In his work, Miller shows how episodes of terrorism — from the Reign of Terror in Robespierre’s revolutionary-era France to the plots of anarchists in late 19th century Russia to the lynching campaigns of white supremacists in the American South to even the jihad of al-Qaeda — all involve a particular contest over political legitimacy. It’s a relatively modern phenomenon, a symptom of an age where ordinary citizens have come to believe in their rights to express an opinion and govern themselves and where, as a result, governments and insurgents get locked in antagonistic, existential struggles. Ghastly scenes of asymmetric violence follow.

(PHOTOS: The Aftermath of the Boston Marathon Explosions)

The result, says Miller, “is what I call a danse macabre — you need two partners.” Insurgents can’t operate unless there’s a government or existing order to oppose; governments don’t implement certain brutal tactics without a perceived threat. “With the willing help of the media,” says Miller, “all of us become conditioned to either rely on or fear the state forces on one hand, or the insurgents on the other.” Those divided sympathies may seem worlds away from the streets of Boston, but not to a Pashtun villager living with the constant buzz of drones overhead in Pakistan’s tribal borderlands.

The thing about terrorism is that it’s ultimately not a winning strategy. “No terrorist group has ever largely succeeded in achieving its goals,” says Miller.
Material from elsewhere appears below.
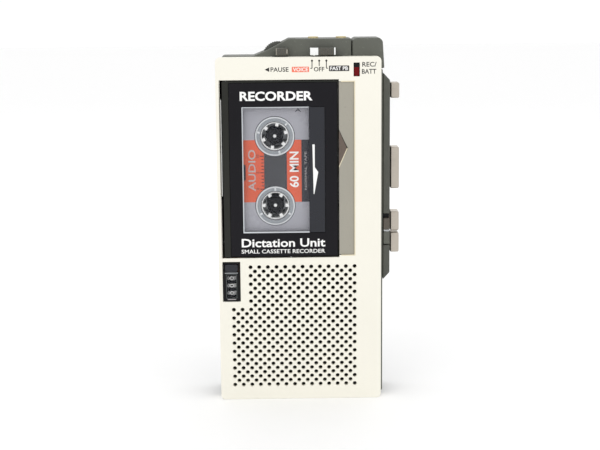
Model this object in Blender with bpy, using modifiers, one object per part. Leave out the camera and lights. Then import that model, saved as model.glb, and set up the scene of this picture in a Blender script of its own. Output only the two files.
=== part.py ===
"""Pocket tape recorder, modelled piece by piece.

Metres, +Z up. The recorder stands on its bottom end, the front cover faces -Y, and the origin is
the centre of the bottom end. X runs from the door's hinge (left) to the key rail (right).
"""
import math

import bmesh
import bpy
from mathutils import Matrix, Vector

MM = 0.001

# Whole recorder
BODY_WIDTH = 51.0 * MM        # front cover, side to side
COVER_HEIGHT = 108.5 * MM     # front cover, bottom to top
MECHANISM_DEPTH = 9.9 * MM    # depth of the body beyond the cassette's thickness
CONTROLS_DEPTH = 7.7 * MM     # depth of the body beyond the cells' diameter
COVER_DEPTH = 4.4 * MM        # how far back the front cover reaches
WALL = 1.2 * MM               # moulded walls of cover and case
CORNER_RADIUS = WALL + 0.2 * MM    # leaves the inside corners a small radius
GAP = 0.3 * MM                # between pieces that meet
FIT = 0.15 * MM               # round small inserts and running pins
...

That’s because more than just a tactic, terrorism is an entire mode of seeing the world: “There’s a perspective that drives them to commit acts of violence,” says Miller. “People who are agents of terrorism are involved in fantasies. They’ve gone off into a utopia.” Those fantasies inevitably collapse in the face of reality — and often beget more destructive violence. It’s a cycle that all must struggle to break, Miller suggests. Unlike the delusions that spur terrorism, the camaraderie and resilience on display in Boston since Monday’s bomb blasts was ineffably, happily real.